2 L’ordre de comparaître est le pouvoir de contraindre un individu à se présenter devant l’investigateur pour lui permettre d’accomplir sa mission de démonstration du trouble à l’ordre public . Il s’agit comme son nom l’indique, d’un pouvoir d’ordonner. L’ordre de comparaître est donc un titre de contrainte psychologique. Ce type de pouvoir affecte la liberté d’aller et venir du contraint dans le sens où ce dernier est obligé de se présenter à l’agent. Il n’est donc pas libre d’aller où bon lui semble mais contraint de se présenter devant l’autorité qui l’a convoqué.

3 L’arrestation est l’acte dont l’objet est l’appréhension physique d’une personne, au moyen d’une contrainte matérielle et dans le but de caractériser un trouble à l’ordre public.

4 MURBACH-VIBERT Mathias, Les contrôles d’identité vers un changement de paradigme ? La Gazette, Université Jean Moulin Lyon 3/UNJF, Février 2017, n° 15, p. 7 et s.

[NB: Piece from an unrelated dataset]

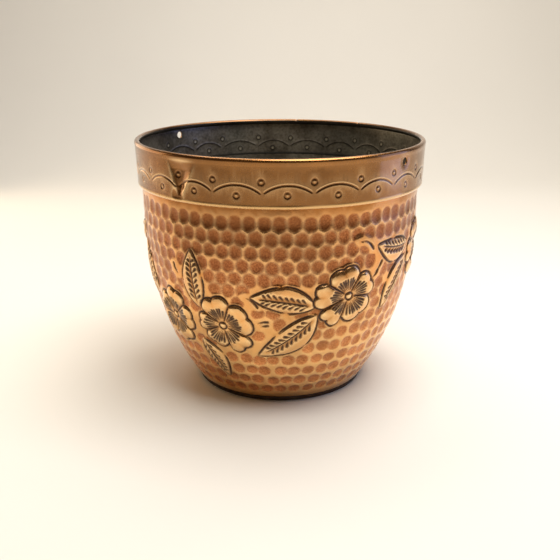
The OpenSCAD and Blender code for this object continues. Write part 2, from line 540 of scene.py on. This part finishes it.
def settle(sheet, keep=0.5):
    # adds the fields up into one relief, and marks the high places, lightened both as rubbed wear and as a
    # painted highlight
    clear = 1 - np.clip(sheet["motif"], 0, 1)
    marks = blur(sheet["hollows"] * clear, 0.55, 0.55)
    sheet["bowls"] = sheet["bowls"] * clear
    body = sheet["raised"] - marks + sheet["bends"]
    sheet["relief"] = body - sheet["cuts"] + sheet["burrs"]
    soft = blur(sheet["relief"], 3.0, 3.0)
    sheet["wearAndHighlight"] = np.clip((sheet["relief"] - soft) / keep, 0, 1)
    sheet["within"] = blur(body - sheet["cuts"], 0.9, 0.9)
    # the dark lines spread out, which paints shade beside them on the bowl
    sheet["halo"] = blur(sheet["dark"], 2.2, 2.2)


def wobble(sheet, amount, waves):
    # slow unevenness of a wall raised by hand
    turns = np.arange(sheet["columns"]) * 2 * math.pi / sheet["columns"]
    for around, upDown in waves:
        shift, lift = chance.uniform(0, 6.28, 2)
        field = np.outer(np.cos(sheet["length"] / upDown + lift), np.cos(around * turns + shift))
        sheet["bends"] += amount * field / len(waves)


wobble(bowlSheet, 0.5, ((2, 90), (3, 60), (5, 45), (9, 30), (14, 22)))
settle(bowlSheet)
print("bowl laid out")


def wrap(name, stations, sheet):
    # stations: (radius, height, way out in radius and height, row of the relief, share, inside or not,
    # and the finish, 0 for the outside's, 1 for the lining's and 2 for the soldered lip's)
    rows, columns = len(stations), sheet["columns"]
    bm = bmesh.new()
    bmesh.ops.create_grid(bm, x_segments=columns, y_segments=rows, size=0.5)
    mesh = bpy.data.meshes.new(name)
    bm.to_mesh(mesh)
    bm.free()
    flat = np.empty(len(mesh.vertices) * 3, np.float32)
    mesh.vertices.foreach_get("co", flat)
    flat = flat.reshape(-1, 3)
    column = np.round((flat[:, 0] + 0.5) * columns).astype(int) % columns
    row = np.round((flat[:, 1] + 0.5) * rows).astype(int) % rows
    table = np.array([station[:6] for station in stations], float)
    within = np.array([station[6] for station in stations], bool)
    finish = np.array([station[7] for station in stations])
    # three rows each side of where the outside turns into the inside keep all their points
    turned = within != np.roll(within, 1)
    edge = sum(np.roll(turned, k).astype(int) for k in (-3, -2, -1, 0, 1, 2)) > 0
    source = table[:, 4]
    lowRow = np.clip(np.floor(source).astype(int), 0, len(sheet["length"]) - 2)
    part = np.clip(source - lowRow, 0, 1)

    def read(field):
        return field[lowRow[row], column] * (1 - part[row]) + field[lowRow[row] + 1, column] * part[row]

    push = np.where(within[row], read(sheet["within"]), read(sheet["relief"])) * table[row, 5]
    radius = table[row, 0] + table[row, 2] * push
    height = table[row, 1] + table[row, 3] * push
    turn = column * 2 * math.pi / columns
    spot = np.stack([radius * np.sin(turn), -radius * np.cos(turn), height], 1) * mm
    mesh.vertices.foreach_set("co", spot.astype(np.float32).ravel())
    for field in ("dark", "bowls", "wearAndHighlight", "halo"):
        layer = mesh.attributes.new(field, "FLOAT", "POINT")
        values = read(sheet[field]) * table[row, 5]
        layer.data.foreach_set("value", values.astype(np.float32))
    layer = mesh.attributes.new("edge", "FLOAT", "POINT")
    layer.data.foreach_set("value", edge[row].astype(np.float32))
    faces = np.empty(len(mesh.polygons) * 4, np.int32)
    mesh.polygons.foreach_get("vertices", faces)
    own = finish[row][faces.reshape(-1, 4)].max(1)
    mesh.polygons.foreach_set("material_index", own.astype(np.int32))
    mesh.update()

    bm = bmesh.new()
    bm.from_mesh(mesh)
    seam = [v for v in bm.verts if v.is_boundary]
    bmesh.ops.remove_doubles(bm, verts=seam, dist=1e-7)
    bmesh.ops.recalc_face_normals(bm, faces=bm.faces)
    return bm, mesh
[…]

5 M. BUISSON précise que « sous l’angle de la garantie du citoyen, le titre implicite peut être admis à la condition, qui en constitue aussi le critère, qu’il n’organise la contrainte que comme l’indispensable accessoire d’un pouvoir explicite d’ores et déjà existant, aucune contrainte ne pouvant être conférée implicitement à titre principal ». BUISSON Jacques, Chronique de police judiciaire. R.S.C 2007, p. 588.

6 Le droit de pénétration est le titre permettant à l’agent, dans le cadre de la caractérisation d’un trouble à l’ordre public, d’entrer dans un « lieu clos », un « lieu mixte » pour sa partie où l’accès n’est pas libre où encore dans un « lieu alternatif » à un moment où il n’est pas ouvert.

7 Autorisation écrite et motivée du J.L.D.